Other facts have been trickier to debunk because the historical record was being snarky or sarcastic: Was Amerigo Vespucci, for whom America is likely named, a measly pickle merchant? (Ralph Waldo Emerson said so, but he was probably being snide.) Did people in 16th century France wipe their butts with geese? (A quotation from François Rabelais's comic series of novels Gargantua and Pantagruel has been confused as evidence, but Rabelais was a bawdy satirist.)

Yet one of our favorite dubious fun facts—a Trojan Horse that has snuck into a handful of trivia books—concerns Virgil, the Roman poet and author of the Aeneid. The story goes that Virgil had a pet housefly, and when the insect died, Virgil spent 800,000 sesterces—nearly all of his net worth—for an extravagant funeral. Celebrities swarmed the poet’s home. Professional mourners wailed. An orchestra performed a lament. Virgil drafted verses to celebrate the fly’s memory. After the service, the bug’s body was ceremoniously deposited in a mausoleum the poet had built on his estate.

Virgil wasn’t losing it: It was all a scheme to keep the government’s fingers off his land. At the time (and this part is true), Rome was seizing private property and awarding it to war veterans. According to legend, Virgil knew the government couldn’t touch his property if his estate contained a tomb, so he quickly built a mausoleum, found an arthropod occupant, and rescued his house.

It’s a great story! It’s also unsubstantiated. None of Virgil’s contemporaries mention the poet throwing a lavish funeral—especially one for a housefly. The story probably has roots in an old poem that’s been (incorrectly) attributed to the poet called "The Culex." In the poem, a fly (or, depending on your translation, a spider or gnat) wakes up a man just as a snake is lurking nearby. The man kills both the insect and serpent, but soon regrets killing his winged protector. He builds the bug a marble headstone with this epitaph:

O Tiny gnat, the keeper of the flocks Doth pay to thee, deserving such a thing The duty of a ceremonial tomb In payment for the gift of life to him.

Most scholars don’t believe that Virgil wrote "The Culex." But as Sara P. Muskat, a research assistant at the University of Pittsburgh during the 1930s, wrote in a short essay, Virgil was regularly the subject of this kind of mythmaking.
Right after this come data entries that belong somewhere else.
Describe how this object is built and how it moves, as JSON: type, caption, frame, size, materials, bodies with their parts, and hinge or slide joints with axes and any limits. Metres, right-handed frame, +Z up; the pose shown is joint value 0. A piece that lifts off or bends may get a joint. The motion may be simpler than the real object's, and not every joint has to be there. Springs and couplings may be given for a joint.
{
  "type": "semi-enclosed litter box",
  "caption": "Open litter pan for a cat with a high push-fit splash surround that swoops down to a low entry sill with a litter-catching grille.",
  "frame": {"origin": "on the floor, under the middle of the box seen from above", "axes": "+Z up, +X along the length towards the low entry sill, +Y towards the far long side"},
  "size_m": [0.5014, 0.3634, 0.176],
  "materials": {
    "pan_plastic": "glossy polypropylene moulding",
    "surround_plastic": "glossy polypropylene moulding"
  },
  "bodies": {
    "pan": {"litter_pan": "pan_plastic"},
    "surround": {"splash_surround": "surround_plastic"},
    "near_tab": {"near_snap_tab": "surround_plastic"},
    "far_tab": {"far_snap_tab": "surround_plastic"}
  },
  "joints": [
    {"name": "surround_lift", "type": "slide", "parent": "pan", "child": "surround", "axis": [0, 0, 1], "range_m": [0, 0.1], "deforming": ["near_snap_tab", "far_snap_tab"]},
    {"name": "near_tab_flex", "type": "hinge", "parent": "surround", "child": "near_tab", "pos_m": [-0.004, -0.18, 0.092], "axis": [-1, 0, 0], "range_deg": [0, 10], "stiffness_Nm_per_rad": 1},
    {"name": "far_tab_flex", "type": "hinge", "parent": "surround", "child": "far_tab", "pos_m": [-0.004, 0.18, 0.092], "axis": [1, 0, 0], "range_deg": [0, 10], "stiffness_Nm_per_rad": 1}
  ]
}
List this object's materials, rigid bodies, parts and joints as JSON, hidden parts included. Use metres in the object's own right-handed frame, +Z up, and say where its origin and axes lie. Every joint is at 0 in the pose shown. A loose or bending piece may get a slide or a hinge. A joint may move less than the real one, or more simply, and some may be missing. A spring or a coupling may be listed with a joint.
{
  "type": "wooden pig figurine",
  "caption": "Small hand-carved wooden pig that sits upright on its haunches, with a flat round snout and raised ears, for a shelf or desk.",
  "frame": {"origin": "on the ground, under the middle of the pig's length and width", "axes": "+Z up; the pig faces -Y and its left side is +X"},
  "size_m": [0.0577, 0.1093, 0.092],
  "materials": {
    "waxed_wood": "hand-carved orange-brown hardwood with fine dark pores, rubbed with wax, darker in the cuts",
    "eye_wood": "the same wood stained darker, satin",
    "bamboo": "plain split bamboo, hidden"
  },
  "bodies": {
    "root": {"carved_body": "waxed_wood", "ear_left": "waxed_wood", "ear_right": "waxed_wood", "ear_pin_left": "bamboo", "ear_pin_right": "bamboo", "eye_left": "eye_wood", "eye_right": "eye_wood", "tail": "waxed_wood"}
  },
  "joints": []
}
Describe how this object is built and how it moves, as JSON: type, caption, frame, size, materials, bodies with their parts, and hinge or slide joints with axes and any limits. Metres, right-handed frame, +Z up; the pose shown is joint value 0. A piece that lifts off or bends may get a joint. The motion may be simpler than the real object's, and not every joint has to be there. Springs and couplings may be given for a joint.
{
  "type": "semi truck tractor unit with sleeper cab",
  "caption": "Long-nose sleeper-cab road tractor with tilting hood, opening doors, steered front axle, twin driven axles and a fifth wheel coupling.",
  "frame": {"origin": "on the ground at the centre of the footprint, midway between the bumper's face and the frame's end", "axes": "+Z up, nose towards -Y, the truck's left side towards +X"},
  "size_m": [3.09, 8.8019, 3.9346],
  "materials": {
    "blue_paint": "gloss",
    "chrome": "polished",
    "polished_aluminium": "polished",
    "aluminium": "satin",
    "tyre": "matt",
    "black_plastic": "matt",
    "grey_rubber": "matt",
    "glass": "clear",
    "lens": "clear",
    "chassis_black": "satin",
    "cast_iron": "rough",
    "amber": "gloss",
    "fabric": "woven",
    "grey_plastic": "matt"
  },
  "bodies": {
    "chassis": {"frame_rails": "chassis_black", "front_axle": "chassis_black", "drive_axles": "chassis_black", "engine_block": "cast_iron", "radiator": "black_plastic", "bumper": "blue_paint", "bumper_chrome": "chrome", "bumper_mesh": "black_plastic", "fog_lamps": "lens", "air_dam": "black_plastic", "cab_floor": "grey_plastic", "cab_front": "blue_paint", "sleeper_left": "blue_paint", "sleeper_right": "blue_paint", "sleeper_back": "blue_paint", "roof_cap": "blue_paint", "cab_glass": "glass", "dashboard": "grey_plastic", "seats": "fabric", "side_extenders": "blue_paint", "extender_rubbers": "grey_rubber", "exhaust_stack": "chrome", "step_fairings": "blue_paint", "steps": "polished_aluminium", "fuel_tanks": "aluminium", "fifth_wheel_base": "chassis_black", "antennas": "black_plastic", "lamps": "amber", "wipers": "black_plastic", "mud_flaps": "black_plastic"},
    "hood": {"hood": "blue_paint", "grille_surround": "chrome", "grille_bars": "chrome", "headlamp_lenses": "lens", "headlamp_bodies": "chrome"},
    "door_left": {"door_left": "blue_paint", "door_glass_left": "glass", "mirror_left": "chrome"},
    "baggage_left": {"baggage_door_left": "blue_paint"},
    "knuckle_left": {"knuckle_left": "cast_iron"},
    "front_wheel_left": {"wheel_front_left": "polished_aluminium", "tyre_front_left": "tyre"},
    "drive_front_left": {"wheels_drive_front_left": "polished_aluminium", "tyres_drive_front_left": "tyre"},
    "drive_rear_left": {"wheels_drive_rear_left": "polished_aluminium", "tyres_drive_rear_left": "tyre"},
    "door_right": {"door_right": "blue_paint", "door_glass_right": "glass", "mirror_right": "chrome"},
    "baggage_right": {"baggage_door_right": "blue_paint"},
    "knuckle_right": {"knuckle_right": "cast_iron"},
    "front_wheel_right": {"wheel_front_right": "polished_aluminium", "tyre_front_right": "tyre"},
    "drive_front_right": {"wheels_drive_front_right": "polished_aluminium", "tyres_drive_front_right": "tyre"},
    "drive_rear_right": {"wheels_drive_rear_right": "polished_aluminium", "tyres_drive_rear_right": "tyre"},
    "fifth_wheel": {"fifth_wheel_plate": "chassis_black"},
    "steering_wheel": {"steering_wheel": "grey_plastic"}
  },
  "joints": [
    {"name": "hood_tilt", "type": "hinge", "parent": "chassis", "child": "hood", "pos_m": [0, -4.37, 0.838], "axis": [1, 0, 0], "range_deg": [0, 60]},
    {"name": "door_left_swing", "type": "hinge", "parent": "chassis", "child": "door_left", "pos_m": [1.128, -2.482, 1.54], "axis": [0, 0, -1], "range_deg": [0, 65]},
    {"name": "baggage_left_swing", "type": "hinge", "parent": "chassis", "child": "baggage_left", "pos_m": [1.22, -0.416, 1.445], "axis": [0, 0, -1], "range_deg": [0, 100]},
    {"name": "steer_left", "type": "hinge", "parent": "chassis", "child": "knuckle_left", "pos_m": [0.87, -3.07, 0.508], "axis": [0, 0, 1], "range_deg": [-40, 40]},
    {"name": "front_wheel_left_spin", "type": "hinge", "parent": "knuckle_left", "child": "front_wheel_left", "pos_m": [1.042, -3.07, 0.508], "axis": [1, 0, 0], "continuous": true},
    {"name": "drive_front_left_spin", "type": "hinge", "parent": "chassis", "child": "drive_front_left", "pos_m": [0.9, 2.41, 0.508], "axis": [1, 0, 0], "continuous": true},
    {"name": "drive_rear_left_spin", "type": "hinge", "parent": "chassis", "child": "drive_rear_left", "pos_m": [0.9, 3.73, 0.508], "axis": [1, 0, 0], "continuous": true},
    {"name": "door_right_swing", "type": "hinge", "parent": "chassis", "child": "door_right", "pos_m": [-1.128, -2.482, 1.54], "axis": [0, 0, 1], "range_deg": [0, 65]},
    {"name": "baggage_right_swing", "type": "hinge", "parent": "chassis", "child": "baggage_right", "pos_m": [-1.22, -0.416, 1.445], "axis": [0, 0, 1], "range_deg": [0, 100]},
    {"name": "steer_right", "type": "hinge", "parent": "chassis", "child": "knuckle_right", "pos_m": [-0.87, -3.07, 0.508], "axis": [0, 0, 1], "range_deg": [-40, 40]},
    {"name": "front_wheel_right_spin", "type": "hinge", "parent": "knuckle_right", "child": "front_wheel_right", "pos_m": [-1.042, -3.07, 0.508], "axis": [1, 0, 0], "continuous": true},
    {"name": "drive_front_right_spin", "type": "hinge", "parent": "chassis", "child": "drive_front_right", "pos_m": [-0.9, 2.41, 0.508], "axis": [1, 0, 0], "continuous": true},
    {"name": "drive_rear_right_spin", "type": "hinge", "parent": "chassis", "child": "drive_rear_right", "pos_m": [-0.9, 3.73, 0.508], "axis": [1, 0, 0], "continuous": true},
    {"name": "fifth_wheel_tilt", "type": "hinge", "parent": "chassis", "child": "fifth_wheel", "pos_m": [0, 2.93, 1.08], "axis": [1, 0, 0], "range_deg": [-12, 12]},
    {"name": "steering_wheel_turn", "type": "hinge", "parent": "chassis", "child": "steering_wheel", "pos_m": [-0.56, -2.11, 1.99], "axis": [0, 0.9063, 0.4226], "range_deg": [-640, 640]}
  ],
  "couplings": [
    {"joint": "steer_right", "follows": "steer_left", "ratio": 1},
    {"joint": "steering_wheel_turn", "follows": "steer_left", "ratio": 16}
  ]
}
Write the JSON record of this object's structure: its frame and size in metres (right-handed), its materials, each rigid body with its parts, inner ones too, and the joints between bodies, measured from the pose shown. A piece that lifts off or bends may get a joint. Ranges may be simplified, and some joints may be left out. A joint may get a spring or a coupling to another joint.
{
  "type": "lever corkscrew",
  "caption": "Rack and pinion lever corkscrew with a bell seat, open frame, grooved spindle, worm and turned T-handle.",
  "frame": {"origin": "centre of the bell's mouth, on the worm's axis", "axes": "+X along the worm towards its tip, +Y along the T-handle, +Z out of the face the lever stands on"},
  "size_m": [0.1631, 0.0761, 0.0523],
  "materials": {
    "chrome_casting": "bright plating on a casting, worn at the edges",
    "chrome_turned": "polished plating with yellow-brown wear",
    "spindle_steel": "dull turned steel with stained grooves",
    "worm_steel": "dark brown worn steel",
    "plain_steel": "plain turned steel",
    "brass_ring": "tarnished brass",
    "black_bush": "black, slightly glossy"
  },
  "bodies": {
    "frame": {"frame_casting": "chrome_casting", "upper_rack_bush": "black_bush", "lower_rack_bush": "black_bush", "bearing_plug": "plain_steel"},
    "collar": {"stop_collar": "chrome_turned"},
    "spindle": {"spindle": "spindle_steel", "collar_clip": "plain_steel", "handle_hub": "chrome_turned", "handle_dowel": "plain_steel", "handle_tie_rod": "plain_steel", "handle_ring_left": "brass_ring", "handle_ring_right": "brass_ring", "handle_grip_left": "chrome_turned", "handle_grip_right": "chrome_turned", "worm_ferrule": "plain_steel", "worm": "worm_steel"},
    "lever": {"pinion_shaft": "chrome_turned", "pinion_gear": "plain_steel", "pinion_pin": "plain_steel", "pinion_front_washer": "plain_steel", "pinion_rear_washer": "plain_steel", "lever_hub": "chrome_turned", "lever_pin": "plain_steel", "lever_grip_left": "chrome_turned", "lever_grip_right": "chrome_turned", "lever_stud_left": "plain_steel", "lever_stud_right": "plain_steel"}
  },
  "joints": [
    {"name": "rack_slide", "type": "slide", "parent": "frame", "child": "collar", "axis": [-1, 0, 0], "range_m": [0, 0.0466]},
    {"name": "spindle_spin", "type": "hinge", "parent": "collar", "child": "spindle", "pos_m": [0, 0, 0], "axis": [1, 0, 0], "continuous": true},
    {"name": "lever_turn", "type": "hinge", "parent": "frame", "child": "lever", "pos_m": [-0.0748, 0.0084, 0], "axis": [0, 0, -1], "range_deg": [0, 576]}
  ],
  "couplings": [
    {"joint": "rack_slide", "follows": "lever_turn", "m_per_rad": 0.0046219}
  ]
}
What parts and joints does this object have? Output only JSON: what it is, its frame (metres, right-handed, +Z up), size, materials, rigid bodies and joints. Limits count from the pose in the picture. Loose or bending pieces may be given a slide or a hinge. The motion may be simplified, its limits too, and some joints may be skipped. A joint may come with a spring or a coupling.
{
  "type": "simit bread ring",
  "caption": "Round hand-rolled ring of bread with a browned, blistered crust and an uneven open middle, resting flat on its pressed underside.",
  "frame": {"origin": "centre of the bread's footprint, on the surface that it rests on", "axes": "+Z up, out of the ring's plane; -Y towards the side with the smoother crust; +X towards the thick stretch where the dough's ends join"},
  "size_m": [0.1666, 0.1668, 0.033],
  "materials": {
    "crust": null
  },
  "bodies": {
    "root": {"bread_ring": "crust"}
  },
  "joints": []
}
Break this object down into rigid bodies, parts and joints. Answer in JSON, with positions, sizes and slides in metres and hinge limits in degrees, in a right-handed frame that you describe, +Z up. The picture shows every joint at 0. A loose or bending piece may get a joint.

Shortly after his death, people in his hometown of Naples alleged he was the founder of the city. (He wasn’t.) Others claimed he had been the city’s governor. (He hadn’t.) By the Middle Ages, Virgil was depicted as a magician or dark wizard who could communicate with the dead. (He couldn't.)

“There is then no evidence, ancient or medieval, that I can find to support the story that Vergil had a pet fly and gave it an elaborate funeral,” Muskat writes. “It seems quite inconsistent with Vergil’s usual behavior, and may indicate that the period of myth-making about Vergil has not yet closed.”

Like our friendly imaginary fly, perhaps it’s time for this factoid to bite the dust, too.